Im Publikum werden weiterhin eine Überforderung der Jugend, das Heranwachsen einer neuen Wählergeneration und der Werteverlust in der Gesellschaft als Ursachen für diese Entwicklung gesehen. Auch Thomas Niehr sieht einen Zusammenhang zu Werten wie Menschlichkeit und ein Gefühl für Recht und Unrecht. „Wenn diese Werte an Ansehen verlieren, dann haben Rechtspopulisten leichtes Spiel“, ist er überzeugt.
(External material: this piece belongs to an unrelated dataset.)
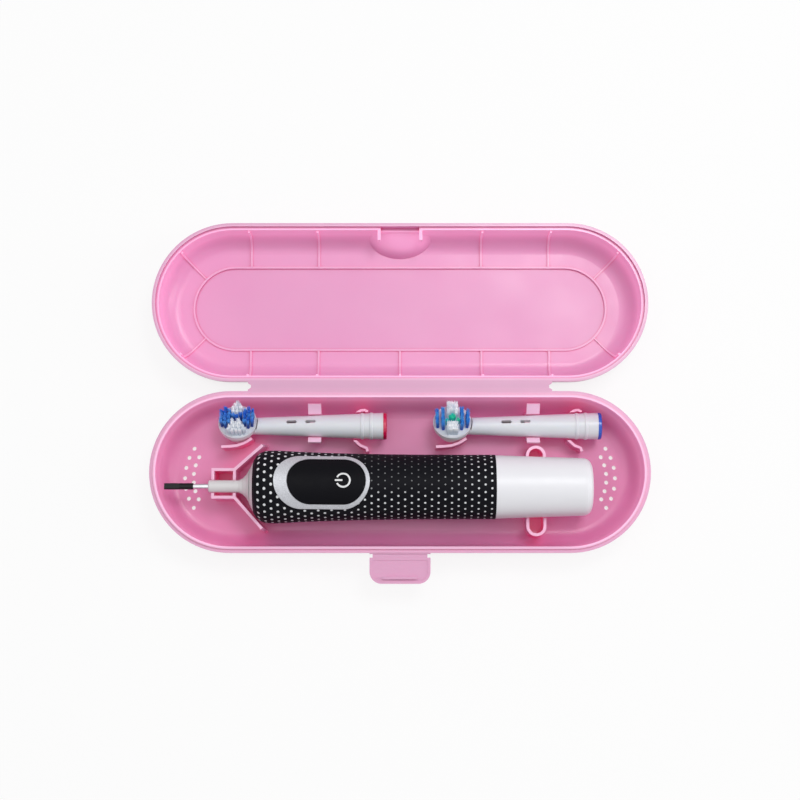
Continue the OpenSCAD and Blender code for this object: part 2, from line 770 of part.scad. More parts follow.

„Aber wie kriegen wir den Populismus entzaubert?“, will Jürgen Linden von seinen Gästen wissen. „Wir müssen den Dialog offen halten“, findet Thomas Thelen. Und auch Thomas Niehr setzt auf Kommunikation: „Immer wieder nachfragen bei den einfachen Antworten und ich habe die Hoffnung noch nicht aufgegeben, dass sich die Populisten dann irgendwann selber entzaubern.“
Realismus gefordert
In der Geschichte der EU hat es immer wieder Krisen gegeben. „Doch seit der Bankenkrise ist eine tiefgreifende Krise auf die nächste gefolgt, und wir haben nicht eine Krise gelöst“, findet Jürgen Linden. Deshalb helfe keine Schönfärberei, sondern man müsse offen darüber sprechen. „Man muss realistisch und pragmatisch damit umgehen“, betont weiterhin Herbert Reul und will wissen. „Warum soll denn in Europa alles top sein? Kann doch gar nicht. Da sind auch nur Menschen unterwegs. Doch wenn etwas schief läuft muss man es benennen.“
Obwohl er sich als brennender Europäer sieht, hat Thomas Thelen die Schwierigkeit erkannt, die Euphorie für die tolle Idee Europa zu vermitteln. Dennoch ist er überzeugt: „Die Menschen stehen zu Europa. Die europäische Idee ist fest verankert.“
Dem kann sich Jürgen Linden anschließen. Allerdings wünscht er sich mehr Einigkeit unter den Mitgliedsstaaten und dass die Aufgaben angepackt, erfolgreich umgesetzt und die Menschen überzeugt werden. „Viele laufen nämlich deswegen zu den Rattenfängern, weil die anderen nicht ihre Erwartungshaltungen erfüllen“, betont der Moderator zum Abschluss.